I’ll let you take a look at the repo for yourself here, rather than explaining every detail. You’ll see a hangover from the pre-Ubuntu_VM module days in Production, where I have a variables.tf file sitting there doing nothing (unless I’ve cleaned it up by the time you’re reading this). But that’s the point of this homelab, repo, and blog. Nobody’s perfect, and hopefully you’ll see me going on a journey of self-improvement as I learn more and continue development.
Challenges
As I mentioned, managing secrets is the biggest challenge I’m facing by far. Do I do this via environment variables on the machine running it? That’s hardly portable is it? Do I leverage some sort of secret manager in a cloud platform? Ideally I’d like to keep costs to a minimum, so that’ll need work. I need to dedicate some time to this and see what the best practice is in 2025.

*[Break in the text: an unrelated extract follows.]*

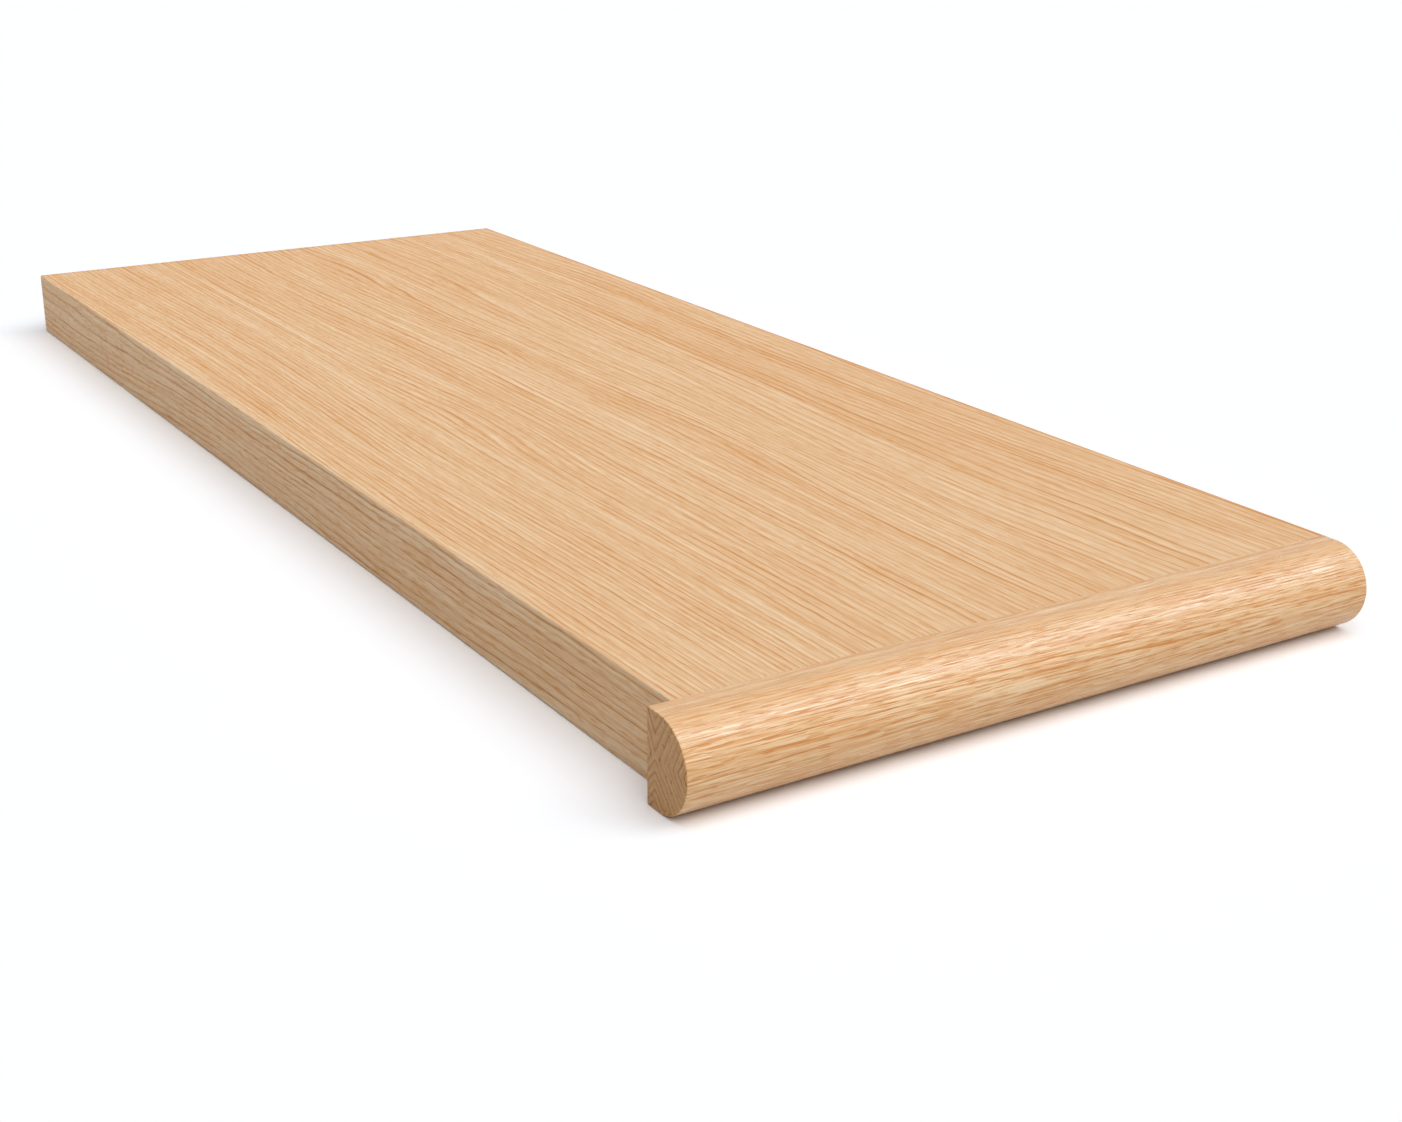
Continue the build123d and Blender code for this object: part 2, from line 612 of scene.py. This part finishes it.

Portability is another one - how can I make it so that I can easily spin up these machines on other providers? I’d love to simulate a DR/HA plan where I can easily pivot off-premise if my machine were to die.
Future Plans
I’d love to investigate a way of creating environments automatically from branches of my .NET Core API. Whether this leverages Terraform, I’m not sure. I remember a previous employer creating an internal website where you chose a branch and one of five test environments that had been manually created and had it deploy there. Calling that devops felt wrong, it was more automation than devops, and still required a lot of manual admin to keep it going (often manually restarting VMs…) I’d really like to take that concept but have the environments be ephemeral. If there’s no activity on an environment, maybe email a user and have them confirm if it’s still needed then delete it within 24 hours if there’s no response.

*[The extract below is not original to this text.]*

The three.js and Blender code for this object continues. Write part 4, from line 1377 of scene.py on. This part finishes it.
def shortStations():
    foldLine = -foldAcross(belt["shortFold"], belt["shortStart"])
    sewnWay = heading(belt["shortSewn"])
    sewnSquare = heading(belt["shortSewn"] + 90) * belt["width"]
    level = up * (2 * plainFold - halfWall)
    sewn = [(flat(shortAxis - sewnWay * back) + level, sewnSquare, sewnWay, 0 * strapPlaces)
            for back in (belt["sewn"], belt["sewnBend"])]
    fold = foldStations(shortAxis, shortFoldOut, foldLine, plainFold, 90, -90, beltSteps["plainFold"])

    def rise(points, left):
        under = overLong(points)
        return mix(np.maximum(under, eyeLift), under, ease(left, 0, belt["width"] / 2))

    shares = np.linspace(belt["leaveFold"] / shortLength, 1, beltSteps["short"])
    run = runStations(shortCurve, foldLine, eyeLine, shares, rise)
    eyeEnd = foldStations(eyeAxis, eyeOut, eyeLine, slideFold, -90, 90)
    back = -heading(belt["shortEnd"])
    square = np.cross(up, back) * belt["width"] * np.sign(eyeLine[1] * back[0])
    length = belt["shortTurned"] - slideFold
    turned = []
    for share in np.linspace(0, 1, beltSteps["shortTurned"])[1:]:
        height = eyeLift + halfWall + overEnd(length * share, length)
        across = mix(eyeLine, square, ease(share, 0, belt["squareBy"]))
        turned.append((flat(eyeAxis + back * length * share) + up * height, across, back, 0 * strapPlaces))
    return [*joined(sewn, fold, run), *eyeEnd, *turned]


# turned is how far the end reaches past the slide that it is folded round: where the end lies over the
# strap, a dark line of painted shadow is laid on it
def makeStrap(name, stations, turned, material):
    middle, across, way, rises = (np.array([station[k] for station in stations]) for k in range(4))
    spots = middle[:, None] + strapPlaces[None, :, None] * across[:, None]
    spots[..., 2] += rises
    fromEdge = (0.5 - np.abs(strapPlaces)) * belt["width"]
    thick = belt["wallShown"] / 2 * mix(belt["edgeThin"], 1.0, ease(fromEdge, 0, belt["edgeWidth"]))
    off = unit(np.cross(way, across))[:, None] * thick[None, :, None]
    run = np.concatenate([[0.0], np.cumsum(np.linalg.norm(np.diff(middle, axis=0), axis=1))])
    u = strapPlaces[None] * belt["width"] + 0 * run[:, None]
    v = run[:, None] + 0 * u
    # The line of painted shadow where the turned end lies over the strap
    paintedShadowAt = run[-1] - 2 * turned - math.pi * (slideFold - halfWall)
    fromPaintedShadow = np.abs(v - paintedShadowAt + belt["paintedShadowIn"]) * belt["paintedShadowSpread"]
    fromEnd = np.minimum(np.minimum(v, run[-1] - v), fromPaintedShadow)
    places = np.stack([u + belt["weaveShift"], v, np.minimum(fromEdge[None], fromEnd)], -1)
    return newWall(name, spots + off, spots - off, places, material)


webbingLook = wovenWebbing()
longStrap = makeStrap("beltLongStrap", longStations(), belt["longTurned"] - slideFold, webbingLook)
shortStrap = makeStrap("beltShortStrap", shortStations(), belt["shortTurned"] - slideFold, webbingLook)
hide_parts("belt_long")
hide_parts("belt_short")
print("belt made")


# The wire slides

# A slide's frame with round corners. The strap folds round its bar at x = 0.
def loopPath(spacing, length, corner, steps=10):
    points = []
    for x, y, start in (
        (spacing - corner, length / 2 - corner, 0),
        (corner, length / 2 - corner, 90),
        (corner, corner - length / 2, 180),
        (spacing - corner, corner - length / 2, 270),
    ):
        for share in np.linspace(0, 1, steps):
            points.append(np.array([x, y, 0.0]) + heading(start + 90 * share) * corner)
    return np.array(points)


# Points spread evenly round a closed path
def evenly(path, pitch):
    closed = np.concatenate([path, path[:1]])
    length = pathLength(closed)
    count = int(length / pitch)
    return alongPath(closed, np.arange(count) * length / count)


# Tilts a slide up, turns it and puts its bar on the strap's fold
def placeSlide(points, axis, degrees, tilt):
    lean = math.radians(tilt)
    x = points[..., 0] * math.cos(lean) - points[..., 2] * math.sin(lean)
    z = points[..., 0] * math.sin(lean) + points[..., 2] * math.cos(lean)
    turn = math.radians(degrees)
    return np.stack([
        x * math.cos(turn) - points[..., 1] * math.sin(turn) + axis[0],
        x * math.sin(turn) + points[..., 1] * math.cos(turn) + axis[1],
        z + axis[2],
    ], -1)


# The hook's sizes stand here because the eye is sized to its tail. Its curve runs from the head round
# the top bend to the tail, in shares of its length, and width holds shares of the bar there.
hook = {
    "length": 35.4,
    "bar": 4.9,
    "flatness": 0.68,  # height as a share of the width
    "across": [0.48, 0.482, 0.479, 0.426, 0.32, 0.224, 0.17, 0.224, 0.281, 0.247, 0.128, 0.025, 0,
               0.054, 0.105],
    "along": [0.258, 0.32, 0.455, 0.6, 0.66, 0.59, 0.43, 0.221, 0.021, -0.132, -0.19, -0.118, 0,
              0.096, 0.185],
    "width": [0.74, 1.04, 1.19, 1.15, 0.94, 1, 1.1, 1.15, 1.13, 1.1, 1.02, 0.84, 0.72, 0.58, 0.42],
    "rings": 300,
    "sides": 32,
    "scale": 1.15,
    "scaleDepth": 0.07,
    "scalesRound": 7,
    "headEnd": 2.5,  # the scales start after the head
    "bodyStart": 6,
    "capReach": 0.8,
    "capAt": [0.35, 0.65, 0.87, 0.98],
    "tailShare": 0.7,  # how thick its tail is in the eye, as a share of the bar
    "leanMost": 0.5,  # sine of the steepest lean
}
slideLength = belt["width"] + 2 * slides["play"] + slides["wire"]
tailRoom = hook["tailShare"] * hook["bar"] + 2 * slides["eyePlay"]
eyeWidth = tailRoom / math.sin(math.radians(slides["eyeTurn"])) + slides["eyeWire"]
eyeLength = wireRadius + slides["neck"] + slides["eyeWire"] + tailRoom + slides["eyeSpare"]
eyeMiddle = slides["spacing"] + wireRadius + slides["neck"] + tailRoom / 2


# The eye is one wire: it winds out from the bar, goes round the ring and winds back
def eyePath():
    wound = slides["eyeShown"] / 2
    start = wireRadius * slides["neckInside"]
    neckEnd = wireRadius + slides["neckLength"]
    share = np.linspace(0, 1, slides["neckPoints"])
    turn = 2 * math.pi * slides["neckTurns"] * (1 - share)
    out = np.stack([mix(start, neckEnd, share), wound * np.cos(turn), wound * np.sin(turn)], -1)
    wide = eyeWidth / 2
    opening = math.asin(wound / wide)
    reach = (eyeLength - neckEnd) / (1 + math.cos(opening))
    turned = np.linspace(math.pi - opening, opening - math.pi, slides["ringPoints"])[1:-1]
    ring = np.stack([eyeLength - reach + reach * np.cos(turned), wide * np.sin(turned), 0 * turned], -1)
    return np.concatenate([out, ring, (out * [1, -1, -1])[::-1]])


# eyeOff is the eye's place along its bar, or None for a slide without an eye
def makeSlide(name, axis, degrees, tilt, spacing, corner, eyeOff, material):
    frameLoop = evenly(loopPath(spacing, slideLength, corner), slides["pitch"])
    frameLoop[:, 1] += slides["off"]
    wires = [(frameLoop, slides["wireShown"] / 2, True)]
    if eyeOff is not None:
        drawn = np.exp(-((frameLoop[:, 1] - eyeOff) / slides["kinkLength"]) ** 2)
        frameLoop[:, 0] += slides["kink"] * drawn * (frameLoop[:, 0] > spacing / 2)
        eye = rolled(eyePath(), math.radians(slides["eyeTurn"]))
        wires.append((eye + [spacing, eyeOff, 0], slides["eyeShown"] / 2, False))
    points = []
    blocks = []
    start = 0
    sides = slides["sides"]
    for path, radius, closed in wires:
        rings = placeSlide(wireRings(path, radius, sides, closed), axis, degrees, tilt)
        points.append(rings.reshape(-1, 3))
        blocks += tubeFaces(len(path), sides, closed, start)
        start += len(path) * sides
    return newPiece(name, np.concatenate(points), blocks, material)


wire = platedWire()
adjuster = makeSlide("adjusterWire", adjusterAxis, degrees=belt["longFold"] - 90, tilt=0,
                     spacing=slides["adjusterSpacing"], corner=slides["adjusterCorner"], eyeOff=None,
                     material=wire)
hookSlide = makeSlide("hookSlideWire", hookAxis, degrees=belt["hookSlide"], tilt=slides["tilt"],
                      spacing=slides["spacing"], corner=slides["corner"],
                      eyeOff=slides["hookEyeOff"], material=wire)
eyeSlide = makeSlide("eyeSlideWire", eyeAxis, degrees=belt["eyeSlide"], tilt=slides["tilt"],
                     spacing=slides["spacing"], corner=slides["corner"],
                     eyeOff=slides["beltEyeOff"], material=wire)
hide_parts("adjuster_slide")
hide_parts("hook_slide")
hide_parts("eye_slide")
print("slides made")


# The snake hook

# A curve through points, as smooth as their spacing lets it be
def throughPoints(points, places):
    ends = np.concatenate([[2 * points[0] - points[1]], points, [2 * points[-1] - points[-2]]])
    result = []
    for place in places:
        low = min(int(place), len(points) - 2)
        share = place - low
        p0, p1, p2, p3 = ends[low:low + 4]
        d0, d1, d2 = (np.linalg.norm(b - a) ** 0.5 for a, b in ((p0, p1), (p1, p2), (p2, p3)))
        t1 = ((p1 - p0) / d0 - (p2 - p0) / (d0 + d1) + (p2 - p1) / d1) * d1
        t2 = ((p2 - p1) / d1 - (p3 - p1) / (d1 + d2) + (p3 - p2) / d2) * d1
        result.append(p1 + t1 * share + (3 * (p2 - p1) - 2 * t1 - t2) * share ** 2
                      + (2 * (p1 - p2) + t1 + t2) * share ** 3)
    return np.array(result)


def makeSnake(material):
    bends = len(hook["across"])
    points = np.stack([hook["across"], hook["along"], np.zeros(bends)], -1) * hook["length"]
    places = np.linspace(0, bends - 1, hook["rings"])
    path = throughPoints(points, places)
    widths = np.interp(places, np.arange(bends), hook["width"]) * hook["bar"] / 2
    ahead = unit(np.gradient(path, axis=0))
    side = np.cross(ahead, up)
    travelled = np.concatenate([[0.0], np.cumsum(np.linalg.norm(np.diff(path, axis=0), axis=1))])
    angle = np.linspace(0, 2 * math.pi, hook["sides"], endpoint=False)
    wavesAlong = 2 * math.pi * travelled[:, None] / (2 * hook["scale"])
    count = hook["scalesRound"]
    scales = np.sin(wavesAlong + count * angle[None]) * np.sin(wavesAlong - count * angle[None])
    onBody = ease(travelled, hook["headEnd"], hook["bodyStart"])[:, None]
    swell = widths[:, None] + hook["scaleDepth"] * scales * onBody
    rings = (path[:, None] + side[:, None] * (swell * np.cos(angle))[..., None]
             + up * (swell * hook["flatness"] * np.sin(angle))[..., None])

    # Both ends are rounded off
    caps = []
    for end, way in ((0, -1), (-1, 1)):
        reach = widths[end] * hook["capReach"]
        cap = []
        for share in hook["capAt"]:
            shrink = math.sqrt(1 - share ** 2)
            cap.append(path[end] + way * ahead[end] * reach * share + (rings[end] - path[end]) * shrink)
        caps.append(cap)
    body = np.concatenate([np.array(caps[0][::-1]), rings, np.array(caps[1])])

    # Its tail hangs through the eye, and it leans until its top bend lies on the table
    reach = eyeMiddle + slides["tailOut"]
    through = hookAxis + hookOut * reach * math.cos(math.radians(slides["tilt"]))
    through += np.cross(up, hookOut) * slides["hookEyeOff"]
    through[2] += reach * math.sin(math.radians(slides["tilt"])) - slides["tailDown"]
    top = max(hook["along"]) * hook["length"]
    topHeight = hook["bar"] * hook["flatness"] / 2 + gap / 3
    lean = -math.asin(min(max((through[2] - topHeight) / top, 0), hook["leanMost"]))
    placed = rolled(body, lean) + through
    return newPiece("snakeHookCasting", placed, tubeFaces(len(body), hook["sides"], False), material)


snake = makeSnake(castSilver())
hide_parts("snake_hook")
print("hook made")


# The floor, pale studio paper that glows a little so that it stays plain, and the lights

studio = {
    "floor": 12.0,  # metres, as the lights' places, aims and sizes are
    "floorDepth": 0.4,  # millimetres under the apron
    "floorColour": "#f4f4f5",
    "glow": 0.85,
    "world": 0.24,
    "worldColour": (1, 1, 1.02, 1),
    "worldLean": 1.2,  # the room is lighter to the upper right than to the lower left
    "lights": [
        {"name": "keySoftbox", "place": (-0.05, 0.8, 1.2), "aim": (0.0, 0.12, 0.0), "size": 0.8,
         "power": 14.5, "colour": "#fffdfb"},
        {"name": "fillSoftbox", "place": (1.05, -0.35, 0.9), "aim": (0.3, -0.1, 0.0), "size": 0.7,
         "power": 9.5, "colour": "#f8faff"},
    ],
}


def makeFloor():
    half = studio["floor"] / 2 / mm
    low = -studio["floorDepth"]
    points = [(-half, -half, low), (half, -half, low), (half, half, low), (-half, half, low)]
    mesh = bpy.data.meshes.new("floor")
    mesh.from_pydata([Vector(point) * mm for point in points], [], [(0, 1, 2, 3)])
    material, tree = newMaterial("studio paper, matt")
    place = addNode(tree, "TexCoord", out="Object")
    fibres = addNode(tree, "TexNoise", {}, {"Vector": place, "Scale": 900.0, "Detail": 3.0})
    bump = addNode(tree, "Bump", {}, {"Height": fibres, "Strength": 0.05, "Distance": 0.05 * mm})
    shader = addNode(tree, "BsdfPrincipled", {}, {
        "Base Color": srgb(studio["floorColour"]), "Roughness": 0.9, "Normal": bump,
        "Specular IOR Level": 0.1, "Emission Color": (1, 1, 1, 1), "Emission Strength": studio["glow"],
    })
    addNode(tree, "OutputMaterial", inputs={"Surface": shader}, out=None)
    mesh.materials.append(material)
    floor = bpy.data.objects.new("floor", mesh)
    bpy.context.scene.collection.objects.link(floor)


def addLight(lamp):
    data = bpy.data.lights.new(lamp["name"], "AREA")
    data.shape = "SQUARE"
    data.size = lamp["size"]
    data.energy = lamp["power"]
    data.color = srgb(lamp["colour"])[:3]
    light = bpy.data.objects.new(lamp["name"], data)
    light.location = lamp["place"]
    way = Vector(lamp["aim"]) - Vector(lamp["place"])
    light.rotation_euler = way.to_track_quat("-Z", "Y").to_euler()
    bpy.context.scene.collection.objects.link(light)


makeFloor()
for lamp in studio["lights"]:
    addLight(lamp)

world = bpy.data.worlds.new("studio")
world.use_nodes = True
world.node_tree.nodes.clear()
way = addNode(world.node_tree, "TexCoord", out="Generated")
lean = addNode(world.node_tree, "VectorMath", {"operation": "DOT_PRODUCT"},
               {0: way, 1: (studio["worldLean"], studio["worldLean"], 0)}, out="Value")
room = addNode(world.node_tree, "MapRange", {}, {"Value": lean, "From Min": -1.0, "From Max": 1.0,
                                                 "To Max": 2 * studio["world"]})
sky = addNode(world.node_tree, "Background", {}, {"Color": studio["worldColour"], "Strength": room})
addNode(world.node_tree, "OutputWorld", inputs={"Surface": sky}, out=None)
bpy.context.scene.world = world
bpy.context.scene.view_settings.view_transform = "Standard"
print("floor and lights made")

I’d also like to create some form of parent/master script, as I touched upon earlier, that combines this Terraform work with my Ansible playbooks to spin up production within 60 seconds.
As mentioned above, I’ve also faced challenges around DR and portability. What if I wanted to pick this environment up and chuck it at AWS, Azure, GCP? Logically I’d need separate Terraform modules for each, and that would triple or quadruple the work needed for even minor changes. Surely the internet has a better way out there?
As always, I’d love to hear your thoughts on this and my current repo. Depending on when you’re reading this post, things might have changed and these plans/challenges no longer relevant.